STORED DATA >>
[Begin]

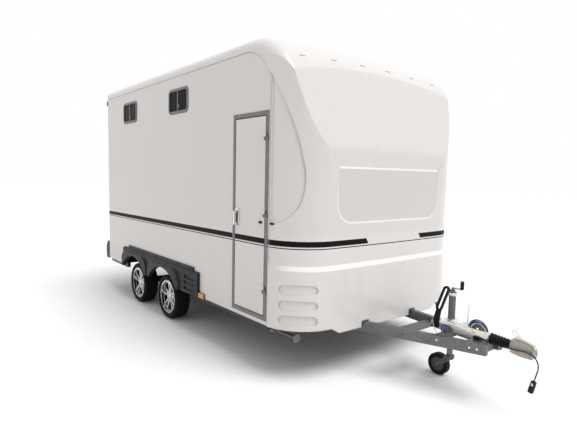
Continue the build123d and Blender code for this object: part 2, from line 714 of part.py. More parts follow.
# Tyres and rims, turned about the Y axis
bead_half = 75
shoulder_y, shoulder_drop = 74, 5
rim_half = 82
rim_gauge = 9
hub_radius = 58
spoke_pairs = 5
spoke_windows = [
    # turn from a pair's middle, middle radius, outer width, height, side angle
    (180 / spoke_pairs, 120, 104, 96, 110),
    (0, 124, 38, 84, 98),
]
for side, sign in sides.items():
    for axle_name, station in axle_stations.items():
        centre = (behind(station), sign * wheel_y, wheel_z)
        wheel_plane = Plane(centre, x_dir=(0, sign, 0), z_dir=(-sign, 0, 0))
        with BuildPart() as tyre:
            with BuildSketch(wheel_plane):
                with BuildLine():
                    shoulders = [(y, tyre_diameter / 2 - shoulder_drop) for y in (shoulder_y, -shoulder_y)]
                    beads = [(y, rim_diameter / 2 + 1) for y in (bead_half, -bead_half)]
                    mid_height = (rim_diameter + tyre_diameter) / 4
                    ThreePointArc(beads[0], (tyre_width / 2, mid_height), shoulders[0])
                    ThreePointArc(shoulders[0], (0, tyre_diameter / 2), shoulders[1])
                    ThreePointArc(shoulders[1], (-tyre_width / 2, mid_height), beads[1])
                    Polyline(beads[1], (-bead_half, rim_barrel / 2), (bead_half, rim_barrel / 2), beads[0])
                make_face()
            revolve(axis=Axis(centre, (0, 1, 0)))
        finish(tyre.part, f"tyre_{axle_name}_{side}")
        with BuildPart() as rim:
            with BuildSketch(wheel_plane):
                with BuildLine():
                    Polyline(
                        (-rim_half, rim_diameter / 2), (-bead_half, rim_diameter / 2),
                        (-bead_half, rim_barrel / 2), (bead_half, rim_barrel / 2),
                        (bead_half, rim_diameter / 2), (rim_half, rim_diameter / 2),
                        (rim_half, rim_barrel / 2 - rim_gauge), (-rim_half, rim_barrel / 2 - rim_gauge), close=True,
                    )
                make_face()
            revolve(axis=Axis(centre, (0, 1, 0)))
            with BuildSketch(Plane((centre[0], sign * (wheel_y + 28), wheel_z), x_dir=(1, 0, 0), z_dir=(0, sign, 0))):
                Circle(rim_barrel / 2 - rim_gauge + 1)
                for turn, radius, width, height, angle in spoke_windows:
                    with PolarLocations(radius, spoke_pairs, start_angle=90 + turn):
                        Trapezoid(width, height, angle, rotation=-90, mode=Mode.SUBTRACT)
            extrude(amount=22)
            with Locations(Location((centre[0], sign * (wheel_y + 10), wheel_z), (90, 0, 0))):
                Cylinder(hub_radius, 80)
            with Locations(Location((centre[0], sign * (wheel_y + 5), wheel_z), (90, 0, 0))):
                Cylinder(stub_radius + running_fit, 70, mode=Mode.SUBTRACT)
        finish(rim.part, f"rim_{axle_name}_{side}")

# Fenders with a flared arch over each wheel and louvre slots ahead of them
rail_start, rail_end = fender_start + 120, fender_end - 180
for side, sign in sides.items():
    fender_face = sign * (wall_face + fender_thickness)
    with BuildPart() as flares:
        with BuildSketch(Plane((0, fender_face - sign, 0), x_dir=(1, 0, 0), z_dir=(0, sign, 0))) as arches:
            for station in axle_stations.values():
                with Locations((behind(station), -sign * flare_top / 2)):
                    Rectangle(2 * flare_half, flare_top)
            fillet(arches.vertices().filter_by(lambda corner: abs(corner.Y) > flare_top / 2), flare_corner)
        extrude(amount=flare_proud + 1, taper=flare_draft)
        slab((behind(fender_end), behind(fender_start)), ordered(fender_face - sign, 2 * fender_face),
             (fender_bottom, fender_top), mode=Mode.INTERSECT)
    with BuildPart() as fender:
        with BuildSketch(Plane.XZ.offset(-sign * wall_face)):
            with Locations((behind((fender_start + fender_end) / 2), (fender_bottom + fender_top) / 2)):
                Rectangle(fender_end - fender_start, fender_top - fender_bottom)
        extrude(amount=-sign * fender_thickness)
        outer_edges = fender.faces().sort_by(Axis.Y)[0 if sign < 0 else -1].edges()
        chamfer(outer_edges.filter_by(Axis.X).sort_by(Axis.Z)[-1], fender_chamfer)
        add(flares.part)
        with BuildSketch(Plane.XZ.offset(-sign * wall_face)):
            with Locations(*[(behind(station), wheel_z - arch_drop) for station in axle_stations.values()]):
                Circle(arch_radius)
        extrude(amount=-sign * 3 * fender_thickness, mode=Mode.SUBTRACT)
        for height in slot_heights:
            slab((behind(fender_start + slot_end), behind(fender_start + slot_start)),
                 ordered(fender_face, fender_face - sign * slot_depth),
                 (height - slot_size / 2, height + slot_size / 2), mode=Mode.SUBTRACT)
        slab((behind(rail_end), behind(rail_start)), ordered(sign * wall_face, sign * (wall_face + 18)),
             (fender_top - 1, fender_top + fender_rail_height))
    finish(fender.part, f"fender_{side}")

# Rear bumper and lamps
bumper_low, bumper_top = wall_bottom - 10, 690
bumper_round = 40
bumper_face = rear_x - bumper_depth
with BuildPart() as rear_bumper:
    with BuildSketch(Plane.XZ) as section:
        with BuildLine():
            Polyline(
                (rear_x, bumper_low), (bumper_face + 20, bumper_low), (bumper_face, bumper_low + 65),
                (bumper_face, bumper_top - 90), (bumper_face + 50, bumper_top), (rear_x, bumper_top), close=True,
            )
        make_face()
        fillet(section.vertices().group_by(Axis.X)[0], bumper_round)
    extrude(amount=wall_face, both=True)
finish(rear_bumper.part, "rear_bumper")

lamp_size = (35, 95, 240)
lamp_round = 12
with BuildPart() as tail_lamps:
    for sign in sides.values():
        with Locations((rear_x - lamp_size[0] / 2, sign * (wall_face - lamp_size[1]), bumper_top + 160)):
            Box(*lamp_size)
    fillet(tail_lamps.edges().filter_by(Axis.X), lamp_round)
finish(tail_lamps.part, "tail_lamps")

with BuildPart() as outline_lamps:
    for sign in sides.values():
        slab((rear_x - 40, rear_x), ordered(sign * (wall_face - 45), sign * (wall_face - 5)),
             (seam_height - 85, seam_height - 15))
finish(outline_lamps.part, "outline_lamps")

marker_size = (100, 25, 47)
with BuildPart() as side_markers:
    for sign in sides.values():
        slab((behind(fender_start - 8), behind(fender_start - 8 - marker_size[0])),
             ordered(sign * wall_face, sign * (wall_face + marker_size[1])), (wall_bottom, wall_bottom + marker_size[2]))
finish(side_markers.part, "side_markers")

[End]

GOAL OF THE EXERCISE >> Write out every line of the material again, exactly as it reads.

OUTPUT OF THE EXERCISE >>
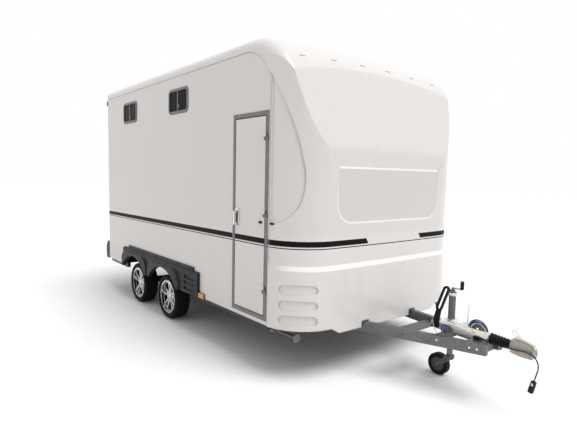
Continue the build123d and Blender code for this object: part 2, from line 714 of part.py. More parts follow.
# Tyres and rims, turned about the Y axis
bead_half = 75
shoulder_y, shoulder_drop = 74, 5
rim_half = 82
rim_gauge = 9
hub_radius = 58
spoke_pairs = 5
spoke_windows = [
    # turn from a pair's middle, middle radius, outer width, height, side angle
    (180 / spoke_pairs, 120, 104, 96, 110),
    (0, 124, 38, 84, 98),
]
for side, sign in sides.items():
    for axle_name, station in axle_stations.items():
        centre = (behind(station), sign * wheel_y, wheel_z)
        wheel_plane = Plane(centre, x_dir=(0, sign, 0), z_dir=(-sign, 0, 0))
        with BuildPart() as tyre:
            with BuildSketch(wheel_plane):
                with BuildLine():
                    shoulders = [(y, tyre_diameter / 2 - shoulder_drop) for y in (shoulder_y, -shoulder_y)]
                    beads = [(y, rim_diameter / 2 + 1) for y in (bead_half, -bead_half)]
                    mid_height = (rim_diameter + tyre_diameter) / 4
                    ThreePointArc(beads[0], (tyre_width / 2, mid_height), shoulders[0])
                    ThreePointArc(shoulders[0], (0, tyre_diameter / 2), shoulders[1])
                    ThreePointArc(shoulders[1], (-tyre_width / 2, mid_height), beads[1])
                    Polyline(beads[1], (-bead_half, rim_barrel / 2), (bead_half, rim_barrel / 2), beads[0])
                make_face()
            revolve(axis=Axis(centre, (0, 1, 0)))
        finish(tyre.part, f"tyre_{axle_name}_{side}")
        with BuildPart() as rim:
            with BuildSketch(wheel_plane):
                with BuildLine():
                    Polyline(
                        (-rim_half, rim_diameter / 2), (-bead_half, rim_diameter / 2),
                        (-bead_half, rim_barrel / 2), (bead_half, rim_barrel / 2),
                        (bead_half, rim_diameter / 2), (rim_half, rim_diameter / 2),
                        (rim_half, rim_barrel / 2 - rim_gauge), (-rim_half, rim_barrel / 2 - rim_gauge), close=True,
                    )
                make_face()
            revolve(axis=Axis(centre, (0, 1, 0)))
            with BuildSketch(Plane((centre[0], sign * (wheel_y + 28), wheel_z), x_dir=(1, 0, 0), z_dir=(0, sign, 0))):
                Circle(rim_barrel / 2 - rim_gauge + 1)
                for turn, radius, width, height, angle in spoke_windows:
                    with PolarLocations(radius, spoke_pairs, start_angle=90 + turn):
                        Trapezoid(width, height, angle, rotation=-90, mode=Mode.SUBTRACT)
            extrude(amount=22)
            with Locations(Location((centre[0], sign * (wheel_y + 10), wheel_z), (90, 0, 0))):
                Cylinder(hub_radius, 80)
            with Locations(Location((centre[0], sign * (wheel_y + 5), wheel_z), (90, 0, 0))):
                Cylinder(stub_radius + running_fit, 70, mode=Mode.SUBTRACT)
        finish(rim.part, f"rim_{axle_name}_{side}")

# Fenders with a flared arch over each wheel and louvre slots ahead of them
rail_start, rail_end = fender_start + 120, fender_end - 180
for side, sign in sides.items():
    fender_face = sign * (wall_face + fender_thickness)
    with BuildPart() as flares:
        with BuildSketch(Plane((0, fender_face - sign, 0), x_dir=(1, 0, 0), z_dir=(0, sign, 0))) as arches:
            for station in axle_stations.values():
                with Locations((behind(station), -sign * flare_top / 2)):
                    Rectangle(2 * flare_half, flare_top)
            fillet(arches.vertices().filter_by(lambda corner: abs(corner.Y) > flare_top / 2), flare_corner)
        extrude(amount=flare_proud + 1, taper=flare_draft)
        slab((behind(fender_end), behind(fender_start)), ordered(fender_face - sign, 2 * fender_face),
             (fender_bottom, fender_top), mode=Mode.INTERSECT)
    with BuildPart() as fender:
        with BuildSketch(Plane.XZ.offset(-sign * wall_face)):
            with Locations((behind((fender_start + fender_end) / 2), (fender_bottom + fender_top) / 2)):
                Rectangle(fender_end - fender_start, fender_top - fender_bottom)
        extrude(amount=-sign * fender_thickness)
        outer_edges = fender.faces().sort_by(Axis.Y)[0 if sign < 0 else -1].edges()
        chamfer(outer_edges.filter_by(Axis.X).sort_by(Axis.Z)[-1], fender_chamfer)
        add(flares.part)
        with BuildSketch(Plane.XZ.offset(-sign * wall_face)):
            with Locations(*[(behind(station), wheel_z - arch_drop) for station in axle_stations.values()]):
                Circle(arch_radius)
        extrude(amount=-sign * 3 * fender_thickness, mode=Mode.SUBTRACT)
        for height in slot_heights:
            slab((behind(fender_start + slot_end), behind(fender_start + slot_start)),
                 ordered(fender_face, fender_face - sign * slot_depth),
                 (height - slot_size / 2, height + slot_size / 2), mode=Mode.SUBTRACT)
        slab((behind(rail_end), behind(rail_start)), ordered(sign * wall_face, sign * (wall_face + 18)),
             (fender_top - 1, fender_top + fender_rail_height))
    finish(fender.part, f"fender_{side}")

# Rear bumper and lamps
bumper_low, bumper_top = wall_bottom - 10, 690
bumper_round = 40
bumper_face = rear_x - bumper_depth
with BuildPart() as rear_bumper:
    with BuildSketch(Plane.XZ) as section:
        with BuildLine():
            Polyline(
                (rear_x, bumper_low), (bumper_face + 20, bumper_low), (bumper_face, bumper_low + 65),
                (bumper_face, bumper_top - 90), (bumper_face + 50, bumper_top), (rear_x, bumper_top), close=True,
            )
        make_face()
        fillet(section.vertices().group_by(Axis.X)[0], bumper_round)
    extrude(amount=wall_face, both=True)
finish(rear_bumper.part, "rear_bumper")

lamp_size = (35, 95, 240)
lamp_round = 12
with BuildPart() as tail_lamps:
    for sign in sides.values():
        with Locations((rear_x - lamp_size[0] / 2, sign * (wall_face - lamp_size[1]), bumper_top + 160)):
            Box(*lamp_size)
    fillet(tail_lamps.edges().filter_by(Axis.X), lamp_round)
finish(tail_lamps.part, "tail_lamps")

with BuildPart() as outline_lamps:
    for sign in sides.values():
        slab((rear_x - 40, rear_x), ordered(sign * (wall_face - 45), sign * (wall_face - 5)),
             (seam_height - 85, seam_height - 15))
finish(outline_lamps.part, "outline_lamps")

marker_size = (100, 25, 47)
with BuildPart() as side_markers:
    for sign in sides.values():
        slab((behind(fender_start - 8), behind(fender_start - 8 - marker_size[0])),
             ordered(sign * wall_face, sign * (wall_face + marker_size[1])), (wall_bottom, wall_bottom + marker_size[2]))
finish(side_markers.part, "side_markers")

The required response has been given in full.